Required task: Filter out everything except lines holding "into".

Listed entries:

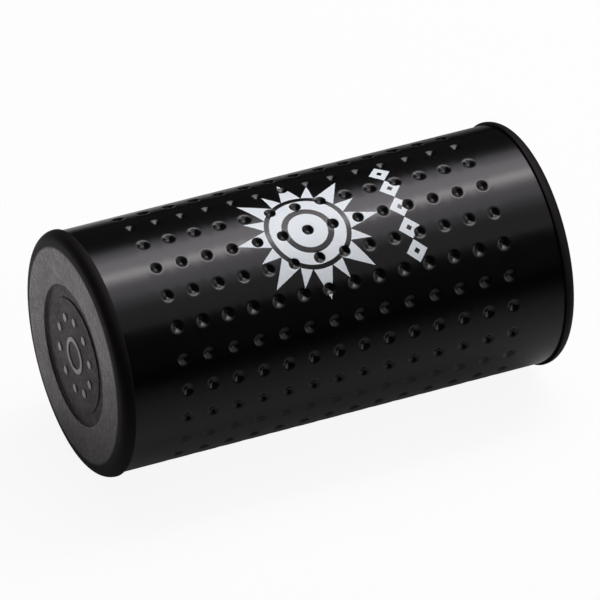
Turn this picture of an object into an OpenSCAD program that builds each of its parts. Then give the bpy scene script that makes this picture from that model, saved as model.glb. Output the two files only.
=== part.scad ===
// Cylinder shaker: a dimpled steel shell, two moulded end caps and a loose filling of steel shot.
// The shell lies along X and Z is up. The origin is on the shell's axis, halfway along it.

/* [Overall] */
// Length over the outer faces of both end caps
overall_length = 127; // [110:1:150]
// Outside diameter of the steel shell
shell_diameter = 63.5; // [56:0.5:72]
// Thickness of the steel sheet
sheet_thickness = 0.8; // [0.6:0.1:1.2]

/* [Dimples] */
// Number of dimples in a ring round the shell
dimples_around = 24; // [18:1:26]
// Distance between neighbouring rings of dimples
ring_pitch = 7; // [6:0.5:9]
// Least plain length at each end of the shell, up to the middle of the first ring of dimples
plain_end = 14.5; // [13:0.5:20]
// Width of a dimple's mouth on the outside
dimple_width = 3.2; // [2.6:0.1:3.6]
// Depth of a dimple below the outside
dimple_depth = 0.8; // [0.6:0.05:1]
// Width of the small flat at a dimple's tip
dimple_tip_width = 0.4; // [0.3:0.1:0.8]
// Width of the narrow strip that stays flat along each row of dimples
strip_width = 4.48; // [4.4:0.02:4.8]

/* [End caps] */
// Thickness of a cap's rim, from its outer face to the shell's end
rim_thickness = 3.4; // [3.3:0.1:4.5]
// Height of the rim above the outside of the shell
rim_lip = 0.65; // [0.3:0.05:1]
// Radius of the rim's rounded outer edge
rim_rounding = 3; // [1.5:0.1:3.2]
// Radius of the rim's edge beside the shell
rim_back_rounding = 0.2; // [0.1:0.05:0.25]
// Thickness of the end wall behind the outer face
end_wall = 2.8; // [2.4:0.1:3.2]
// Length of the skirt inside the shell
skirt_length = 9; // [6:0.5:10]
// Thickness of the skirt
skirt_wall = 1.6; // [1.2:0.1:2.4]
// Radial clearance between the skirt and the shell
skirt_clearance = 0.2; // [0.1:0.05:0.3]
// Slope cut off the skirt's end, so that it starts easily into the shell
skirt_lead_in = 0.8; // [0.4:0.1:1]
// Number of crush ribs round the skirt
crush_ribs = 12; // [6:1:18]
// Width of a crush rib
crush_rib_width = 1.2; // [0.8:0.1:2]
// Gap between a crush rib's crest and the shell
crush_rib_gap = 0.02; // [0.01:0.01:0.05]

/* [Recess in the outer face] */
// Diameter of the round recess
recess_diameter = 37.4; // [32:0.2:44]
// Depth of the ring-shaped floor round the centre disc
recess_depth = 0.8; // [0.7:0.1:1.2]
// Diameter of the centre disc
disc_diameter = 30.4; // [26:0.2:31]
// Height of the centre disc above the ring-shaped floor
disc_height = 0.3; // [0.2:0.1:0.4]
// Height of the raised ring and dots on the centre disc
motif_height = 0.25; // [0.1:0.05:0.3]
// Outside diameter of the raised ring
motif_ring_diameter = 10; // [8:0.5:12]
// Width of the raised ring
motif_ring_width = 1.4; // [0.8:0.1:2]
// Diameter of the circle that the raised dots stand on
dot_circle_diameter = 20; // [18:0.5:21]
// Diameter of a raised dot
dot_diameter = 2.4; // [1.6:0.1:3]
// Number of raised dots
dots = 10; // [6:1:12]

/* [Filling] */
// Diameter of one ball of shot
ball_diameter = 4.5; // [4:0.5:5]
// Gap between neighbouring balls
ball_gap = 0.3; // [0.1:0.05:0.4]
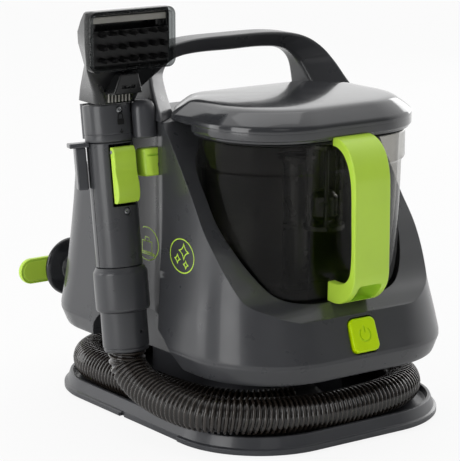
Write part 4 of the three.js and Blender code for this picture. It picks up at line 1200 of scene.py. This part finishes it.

Worked solution:
Turn this picture of an object into an OpenSCAD program that builds each of its parts. Then give the bpy scene script that makes this picture from that model, saved as model.glb. Output the two files only.
// Slope cut off the skirt's end, so that it starts easily into the shell